As president, Barack Obama has sparked debate over issues of substance: Is Obamacare the best direction for healthcare in the US? Why did he draw a red line with Syria and cross it? Why can’t the US government stop gun violence?

As a father and husband, his actions in public have communicated themes of dignity and respect, perhaps best summed up in his essay for Glamour magazine about feminism, in which he talked about his relationship with his two daughters and opined, ”It’s important that their dad is a feminist, because now that’s what they expect of all men.”

He has shown sensitivity, refusing, for example, to speak at his older daughter’s graduation so as not to steal the limelight. He has shown humor, whether donning a tiara with Girl Scouts or dancing with a 106-year-old woman in the Oval Office. And he has shown humility, whether apologizing, as he did in the Glamour essay, for dumping so much of the parenting burden on his wife or noting, as he was quoted by Timothy Egan writing in the New York Times, as saying: “…[A]s we get older, we learn we don’t always have control of things—not even a president does. But we do have control over how we respond to the world. We do have control over how we treat one another.”

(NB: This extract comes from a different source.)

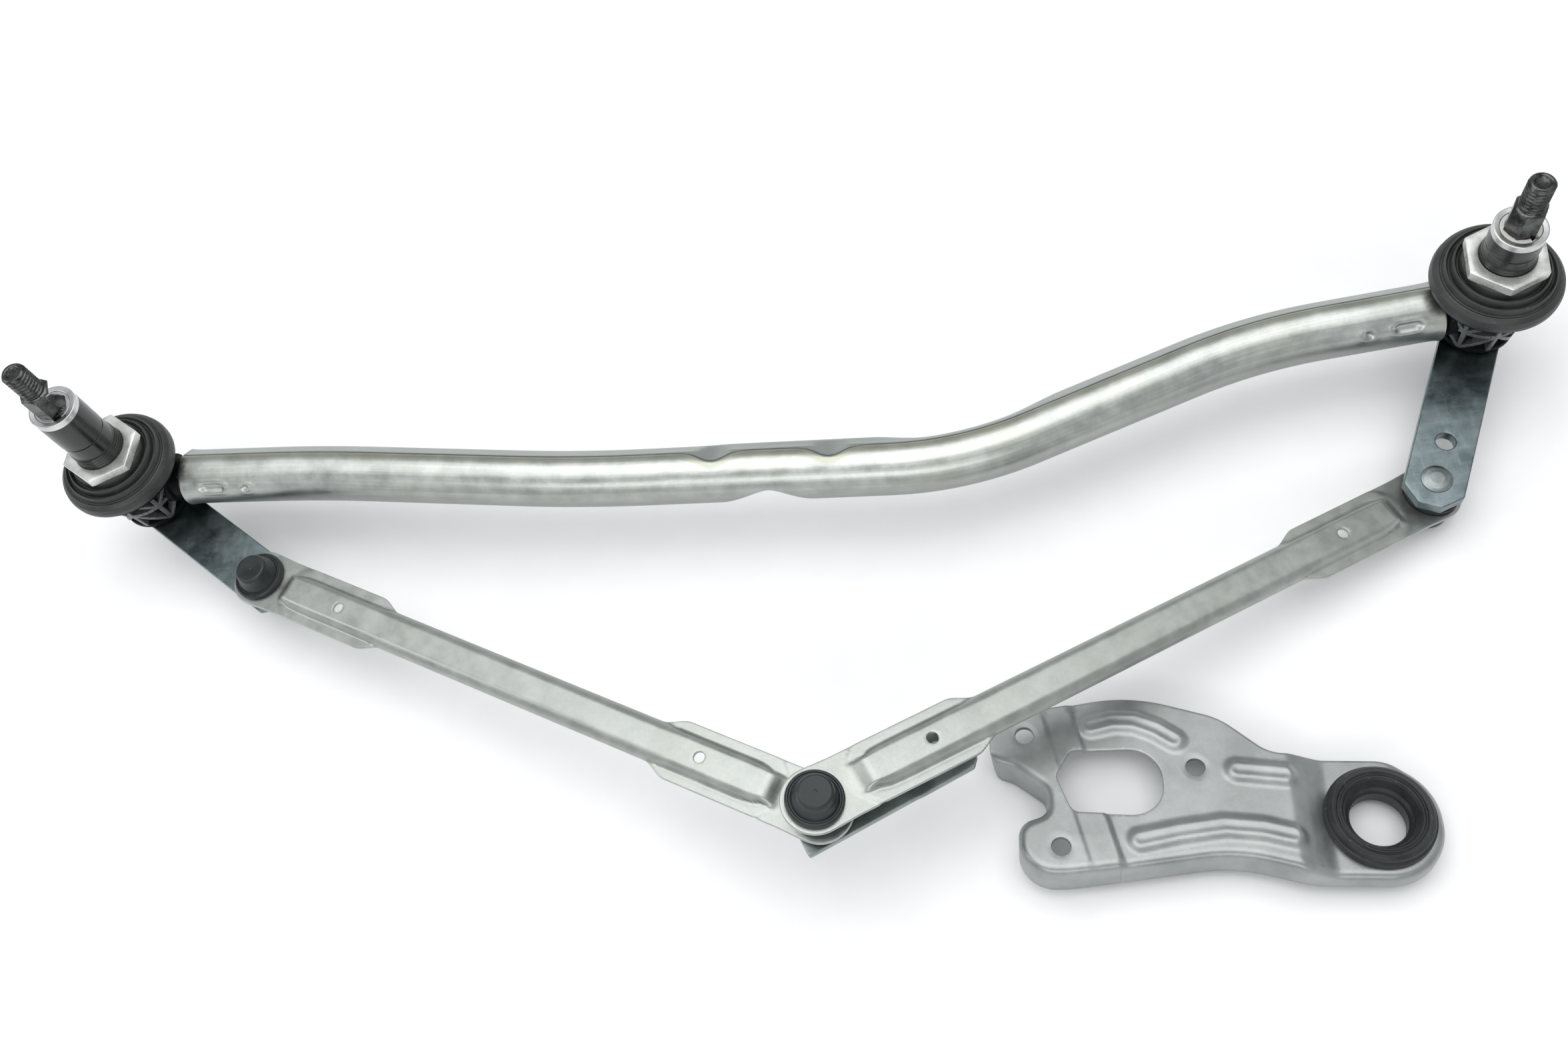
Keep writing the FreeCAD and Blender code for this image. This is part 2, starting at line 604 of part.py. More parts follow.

It all shows how seriously he has taken his role of orator in chief. He chooses his words carefully. And arguably he had to, knowing that as America’s first black president, he would be held to an impossibly high standard.

One of the popular critiques of Obama is his aloofness. He has not been criticized for being insulting, or denigrating, or demeaning, neither to others nor to the office he holds. He has not been abusive, or crass. He’s right that we have control over how we treat each other. Unfortunately not all of us choose to deploy it.